Ruel’s designs for many international productions as well as props for Cirque du Soleil’s Las Vegas productions of Kà and The Beatles LOVE, combined with her passion for Mexico to make her the natural choice to oversee every aspect of Luzia.

“I wanted to incorporate the emblematic colours of Mexico into the show. That vivid blue of artist Frida Kahlo’s house in Mexico City and the bright pinks of Mexico’s flowers,” Ruel explains. “Each tableau is characterized by a different colour.”

In one scene, an acrobat encased in what appears like a giant hula hoop, rolls among the agave plants silhouetted against a brilliant yellow sun. In another, a singer wears a dress studded with 98 flowers that magically bloom turning from white to red.

The invention is one of hundreds developed by Cirque’s technology C:LAB, at the head office in Montreal. Each petal is outfitted with a computer-programmed tiny motor adding about 20 pounds to the garment.

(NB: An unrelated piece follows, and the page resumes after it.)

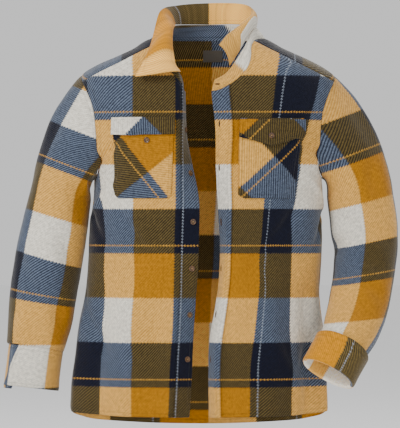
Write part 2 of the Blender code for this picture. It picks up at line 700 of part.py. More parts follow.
class Collar:
    """The stand, which rises from the neckline, and the leaf, which stands or rolls over from its top."""

    def place(self, share):
        """Side and angle on the neckline, from the right front's edge round to the left's."""
        column = share * COLLAR_COLUMNS
        side = -1 if share < 0.5 else 1
        return side, neck_angle(side, min(column, COLLAR_COLUMNS - column))

    def neckline(self, share):
        side, angle = self.place(share)
        height = neck_height(angle)
        return body_point(side, angle, height), body_normal(side, angle, height)

    def row(self, share, which):
        """A point of the collar's table: 1 is the stand's top, 2 the roll and 3 the free edge."""
        side, angle = self.place(share)
        rows = [(-entry[0],) + tuple(entry[which]) for entry in COLLAR]
        turn = angle if side < 0 else 360.0 - angle
        return Vector([smooth_read(rows, turn, column) for column in (1, 2, 3)])

    def near(self, share):
        return max(share - COLLAR_STEP, 0.0), min(share + COLLAR_STEP, 1.0)

    def stand_at(self, share, up):
        base, base_normal = self.neckline(share)
        low, high = self.near(share)
        away = base_normal.cross(self.neckline(high)[0] - self.neckline(low)[0]).normalized()
        if away.z < 0.0:
            away = -away
        top = self.row(share, 1)
        rise = top - base
        point = (base + away * (1.5 * SEAM_GAP)).lerp(top, up)
        point = point + base_normal * (STAND_BULGE * math.sin(math.pi * up))
        around = self.neckline(high)[0].lerp(self.row(high, 1), up)
        around = around - self.neckline(low)[0].lerp(self.row(low, 1), up)
        normal = rise.cross(around).normalized()
        keep = (1.0 - up) ** 2
        return point, (normal * (1.0 - keep) + base_normal * keep).normalized()

    def leaf_point(self, share, out):
        top, roll, edge = self.row(share, 1), self.row(share, 2), self.row(share, 3)
        rest = 1.0 - out
        middle = roll * 2.0 - (top + edge) * 0.5
        return top * rest**2 + middle * (2 * rest * out) + edge * out**2

    def leaf_at(self, across, out):
        share = blend(LEAF_FIRST, LEAF_LAST, across) / COLLAR_COLUMNS
        low, high = self.near(share)
        around = self.leaf_point(high, out) - self.leaf_point(low, out)
        below, above = max(out - LEAF_STEP, 0.0), min(out + LEAF_STEP, 1.0)
        normal = (self.leaf_point(share, above) - self.leaf_point(share, below)).cross(around).normalized()
        rise = (self.row(share, 1) - self.neckline(share)[0]).normalized()
        level = max(normal.dot(rise), 0.0) * (1.0 - out) ** 2
        normal = (normal - rise * level).normalized()
        _, stand_normal = self.stand_at(share, 1.0)
        apart = LEAF_CLEARANCE * (1.0 - normal.dot(stand_normal))
        lean = (1.5 * SEAM_GAP + apart) * (1.0 - out) + LEAF_LEAN * math.sin(math.pi * out)
        return self.leaf_point(share, out) + rise * lean, normal


def on_front(side, x, height, lift):
    """A point over a front, at a place seen from the front, and the cloth's normal there."""
    angle = max(angle_at(x, height), turn_angle(side, height))
    normal = body_normal(side, angle, height)
    return body_point(side, angle, height) + normal * lift, normal


def pocket_at(side, pocket):
    """A pocket over a front: across from its left end, up from its foot, with clipped lower corners."""

    def at(across, up):
        left = blend(pocket["foot_x"][0], pocket["top_x"][0], up)
        right = blend(pocket["foot_x"][1], pocket["top_x"][1], up)
        side_near = clamp(1.0 - min(across, 1.0 - across) / POCKET_CLIP_ACROSS)
        clip = POCKET_CLIP * side_near * clamp(1.0 - up / POCKET_CLIP_UP)
        height = blend(pocket["foot"], pocket["top"], up) + clip
        return on_front(side, blend(left, right, across), height, LAYER_GAP + WALL)

    return at


def flap_at(side, flap):
    """A pocket flap over the pocket's top, standing further off towards its point."""

    def at(across, down):
        side_share = across / flap["point"] if across < flap["point"] else (1 - across) / (1 - flap["point"])
        depth = blend(flap["end"], flap["middle"], side_share)
        lift = 2 * LAYER_GAP + 2 * WALL + FLAP_STAND_OFF * down
        return on_front(side, blend(flap["x"][0], flap["x"][1], across), flap["top"] - depth * down, lift)

    return at


def band_at(front, steps):
    """A band folded over a front's free edge, made from the front's own points."""

    def at(across, up):
        point, normal = front.at(across * steps / FRONT_COLUMNS, up)
        return point + normal * (LAYER_GAP + WALL), normal

    return at


def cloth_shell(name, colour, columns, rows, at, wall=WALL, closed=False):
    """A wall of cloth: a grid is extruded to two layers, and both are moved to the piece's surface."""
    mesh = bmesh.new()
    bmesh.ops.create_grid(mesh, x_segments=columns, y_segments=rows, size=0.5)
    made = bmesh.ops.extrude_face_region(mesh, geom=mesh.faces[:])
    outer = [item for item in made["geom"] if isinstance(item, bmesh.types.BMVert)]
    bmesh.ops.translate(mesh, vec=(0.0, 0.0, 1.0), verts=outer)
    if closed:
        ends = [
            face
            for face in mesh.faces
            if all(abs(abs(corner.co.x) - 0.5) < 1e-6 for corner in face.verts)
        ]
        bmesh.ops.delete(mesh, geom=ends, context="FACES_ONLY")
    known = {}
    for corner in mesh.verts:
        across, up = round(corner.co.x + 0.5, 6), round(corner.co.y + 0.5, 6)
        if closed and across == 1.0:
            across = 0.0
        if (across, up) not in known:
            known[(across, up)] = at(across, up)
        point, normal = known[(across, up)]
        corner.co = point - normal * (wall * (1.0 - corner.co.z))
    if closed:
        bmesh.ops.remove_doubles(mesh, verts=mesh.verts[:], dist=1e-6)
    bmesh.ops.triangulate(mesh, faces=mesh.faces[:])
    bmesh.ops.recalc_face_normals(mesh, faces=mesh.faces[:])
    if mesh.calc_volume(signed=True) < 0.0:
        bmesh.ops.reverse_faces(mesh, faces=mesh.faces[:])
    return add_object(name, mesh, colour, 0.95)


def add_object(name, mesh, colour, roughness):
    data = bpy.data.meshes.new(name)
    mesh.to_mesh(data)
    mesh.free()
    data.shade_smooth()
    data.set_sharp_from_angle(angle=math.radians(50.0))
    thing = bpy.data.objects.new(name, data)
    collection().objects.link(thing)
    material = bpy.data.materials.new(name)
    material.use_nodes = True
    shader = material.node_tree.nodes["Principled BSDF"]
    shader.inputs["Base Color"].default_value = (*colour, 1.0)
    shader.inputs["Roughness"].default_value = roughness
    shader.inputs["Metallic"].default_value = 0.0
    data.materials.append(material)
    return thing


def collection():
    found = bpy.data.collections.get("shirt_jacket")
    if found is None:
        found = bpy.data.collections.new("shirt_jacket")
        bpy.context.scene.collection.children.link(found)
    return found


def button(name, carrier, point, normal):
    """A flat round button with a bevelled rim, set down on the cloth until its underside is just clear."""
    mesh = bmesh.new()
    bmesh.ops.create_cone(
        mesh,
        cap_ends=True,
        segments=BUTTON_SIDES,
        radius1=BUTTON_RADIUS,
        radius2=BUTTON_RADIUS * BUTTON_TAPER,
        depth=BUTTON_HEIGHT,
    )
    thing = add_object(name, mesh, HORN, 0.45)
    cloth = BVHTree.FromObject(carrier, bpy.context.evaluated_depsgraph_get())
    turn = normal.to_track_quat("Z", "Y")
    highest = -BUTTON_DROP
    for spoke in range(BUTTON_SIDES):
        for share in (0.0, 0.5, 1.0):
            around = 2 * math.pi * spoke / BUTTON_SIDES
            flat = Vector((math.cos(around), math.sin(around), 0.0)) * (BUTTON_RADIUS * share)
            start = point + turn @ flat + normal * BUTTON_DROP
            found = cloth.ray_cast(start, -normal, 2 * BUTTON_DROP)[0]
            if found is not None:
                highest = max(highest, (found - point).dot(normal))
    thing.location = point + normal * (highest + BUTTON_GAP + BUTTON_HEIGHT / 2)
    thing.rotation_mode = "QUATERNION"
    thing.rotation_quaternion = turn
    return thing


def build_body(fronts):
    cloth_shell("front_right", FLEECE["tan"], FRONT_COLUMNS, FRONT_ROWS, fronts[-1].at)
    cloth_shell("front_left", FLEECE["tan"], FRONT_COLUMNS, FRONT_ROWS, fronts[1].at)
    cloth_shell("back", FLEECE["mustard"], BACK_COLUMNS, BACK_ROWS, back_at)
    cloth_shell("yoke", FLEECE["navy"], YOKE_COLUMNS, SEAM_STEPS, yoke_at)
    right_band = band_at(fronts[-1], BAND_STEPS_RIGHT)
    left_band = band_at(fronts[1], BAND_STEPS_LEFT)
    cloth_shell("button_band", FLEECE["navy"], BAND_STEPS_RIGHT, FRONT_ROWS, right_band)
    cloth_shell("buttonhole_band", FLEECE["cream"], BAND_STEPS_LEFT, FRONT_ROWS, left_band)


def build_sleeves():
    right = Sleeve(-1, SLEEVE_RIGHT, CUFF_RING_RIGHT, CREASES_RIGHT)
    left = Sleeve(1, SLEEVE_LEFT, CUFF_RING_LEFT, CREASES_LEFT)
    straight = Cuff(-1, SLEEVE_RIGHT, CUFF_RING_RIGHT)
    turned = TurnedCuff(1, SLEEVE_LEFT, CUFF_RING_LEFT)
    cloth_shell("sleeve_right", FLEECE["mustard"], ARMHOLE_STEPS, 18, right.at, closed=True)
    cloth_shell("sleeve_left", FLEECE["tan"], ARMHOLE_STEPS, 20, left.at, closed=True)
    cloth_shell("cuff_right", FLEECE["cream"], ARMHOLE_STEPS, 4, straight.at)
    cloth_shell("cuff_left", FLEECE["mustard"], ARMHOLE_STEPS, 10, turned.at, closed=True)


def build_collar():
    collar = Collar()
    cloth_shell("collar_stand", FLEECE["slate"], COLLAR_COLUMNS, 3, collar.stand_at)
    cloth_shell("collar_leaf", FLEECE["tan"], LEAF_LAST - LEAF_FIRST, 4, collar.leaf_at)


def build_pockets():
    cloth_shell("pocket_right", FLEECE["olive"], 8, 9, pocket_at(-1, POCKET_RIGHT))
    cloth_shell("pocket_left", FLEECE["slate"], 8, 9, pocket_at(1, POCKET_LEFT))
    cloth_shell("flap_right", FLEECE["cream"], 8, 3, flap_at(-1, FLAP_RIGHT))
    cloth_shell("flap_left", FLEECE["olive"], 8, 3, flap_at(1, FLAP_LEFT))


def build_buttons():
    for number, height in enumerate(BUTTON_HEIGHTS, 1):
        angle = turn_angle(-1, height) * BUTTON_INSET / EDGE_WIDTH_RIGHT
        normal = body_normal(-1, angle, height)
        point = body_point(-1, angle, height) + normal * (LAYER_GAP + WALL)
        button(f"button_{number}", bpy.data.objects["button_band"], point, normal)
    point, normal = on_front(-1, *POCKET_BUTTON, LAYER_GAP + WALL)
    button("flap_button_right", bpy.data.objects["pocket_right"], point, normal)
    point, normal = flap_at(1, FLAP_LEFT)(FLAP_LEFT["point"], FLAP_BUTTON_DOWN)
    button("flap_button_left", bpy.data.objects["flap_left"], point, normal)


def build_label():
    def at(across, up):
        x = blend(LABEL["left"], LABEL["right"], across)
        height = blend(LABEL["foot"], LABEL["top"], up)
        angle = 180.0 - angle_at(x, height)
        side = 1 if x > smooth_read(BODY_SECTIONS, height, 1) else -1
        normal = body_normal(side, angle, height)
        return body_point(side, angle, height) - normal * (WALL + LAYER_GAP), normal

    cloth_shell("neck_label", FLEECE["slate"], 4, 3, at, wall=0.001)


def main():
    clear_scene()
    fronts = {-1: Front(-1), 1: Front(1)}
    build_body(fronts)
    build_sleeves()
    build_collar()
    build_pockets()
    build_buttons()
    build_label()


main()
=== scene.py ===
# Plaid fleece shirt jacket, open at the front and filled out with no wearer.
# Metres: +Z is up, the front faces -Y, and the origin is at the base of the neck, on the shoulder line.
import math

import bmesh
import bpy
from mathutils import Matrix, Vector, noise


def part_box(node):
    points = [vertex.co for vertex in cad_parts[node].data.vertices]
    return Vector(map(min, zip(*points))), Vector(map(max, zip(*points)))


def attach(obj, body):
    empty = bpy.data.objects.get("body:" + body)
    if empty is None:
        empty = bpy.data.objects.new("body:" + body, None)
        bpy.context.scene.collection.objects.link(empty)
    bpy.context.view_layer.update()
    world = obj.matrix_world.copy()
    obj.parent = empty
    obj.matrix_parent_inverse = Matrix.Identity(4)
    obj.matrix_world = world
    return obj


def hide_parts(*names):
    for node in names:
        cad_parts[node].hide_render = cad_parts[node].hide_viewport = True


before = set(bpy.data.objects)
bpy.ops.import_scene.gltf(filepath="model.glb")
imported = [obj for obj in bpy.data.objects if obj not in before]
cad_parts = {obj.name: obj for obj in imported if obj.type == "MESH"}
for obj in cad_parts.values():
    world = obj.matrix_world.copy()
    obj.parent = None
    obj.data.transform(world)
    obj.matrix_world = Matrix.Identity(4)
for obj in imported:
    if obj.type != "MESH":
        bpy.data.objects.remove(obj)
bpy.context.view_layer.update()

# What all the cloth shares
cloth = {
    "wall": 0.0025,  # thickness of the fleece
    "gap": 0.0003,  # between pieces at a seam
    "layer": 0.0008,  # between a panel and what is sewn on it
    "pitch": 0.0052,  # size of one square of the finest grid
    "ripple": 0.0014,  # soft unevenness over the whole cloth
    "creaseDepth": 1.5,  # how much deeper the short creases are than in their tables
}

# Level sections of the body, top to bottom: height, centre, half width, front, back
bodySections = (
    (0.040, 0.009, 0.078, 0.054, 0.060),
    (0.022, 0.009, 0.098, 0.064, 0.070),
    (0.004, 0.010, 0.132, 0.080, 0.083),
    (-0.006, 0.011, 0.147, 0.088, 0.088),
    (-0.022, 0.010, 0.182, 0.097, 0.094),
    (-0.038, 0.009, 0.217, 0.106, 0.098),
    (-0.054, 0.009, 0.245, 0.112, 0.101),
    (-0.070, 0.010, 0.260, 0.117, 0.104),
    (-0.094, 0.0106, 0.264, 0.121, 0.107),
    (-0.130, 0.0106, 0.264, 0.124, 0.111),
    (-0.170, 0.0106, 0.262, 0.126, 0.114),
    (-0.210, 0.0106, 0.252, 0.126, 0.114),
    (-0.240, 0.0106, 0.236, 0.125, 0.113),
    (-0.262, 0.0106, 0.229, 0.124, 0.112),
    (-0.300, 0.0100, 0.229, 0.123, 0.111),
    (-0.366, 0.0056, 0.232, 0.121, 0.109),
    (-0.434, 0.0034, 0.2335, 0.120, 0.108),
    (-0.494, -0.001, 0.234, 0.121, 0.110),
    (-0.550, -0.004, 0.242, 0.124, 0.114),
    (-0.610, -0.006, 0.249, 0.128, 0.118),
    (-0.670, -0.008, 0.254, 0.131, 0.122),
    (-0.730, -0.0086, 0.257, 0.133, 0.125),
    (-0.780, -0.0086, 0.258, 0.134, 0.126),
)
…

Light (luz in Spanish) and lluvia, rain, are integral themes throughout Luzia. For the first time under the Cirque Big Top, a computer-controlled rain curtain showers down on many of the 44 acrobats and performers who carry out seemingly death-defying moves throughout the show.

“Mexico is a land of extremes – from arid desert-like areas, cooler mountain terrain and spectacular ocean and beaches to massive downpours in the rainy season,” says Ruel. “It was quite a challenge for us to find a way to capture clean, warm water, store it in a basin beneath the stage that contains 6,000 litres and re-cycle it in each city of the tour.”

As anyone who has seen a Cirque du Soleil extravaganza will attest, next to the high-flying acrobatics, it is the sumptuous costumes that really transport the audience into realms of fantasy.

The Mesoamerican concept of nagual, in which the spirit of an animal lives in and guides all human beings from birth, is evoked by a menagerie of performers with exotic hummingbird heads, a crocodile playing the marimba and a half man half iguana who all seem to cross-over into daily life without a care in the world.

Luzia runs under the Cirque Big Top in Vancouver until December 29, 2019.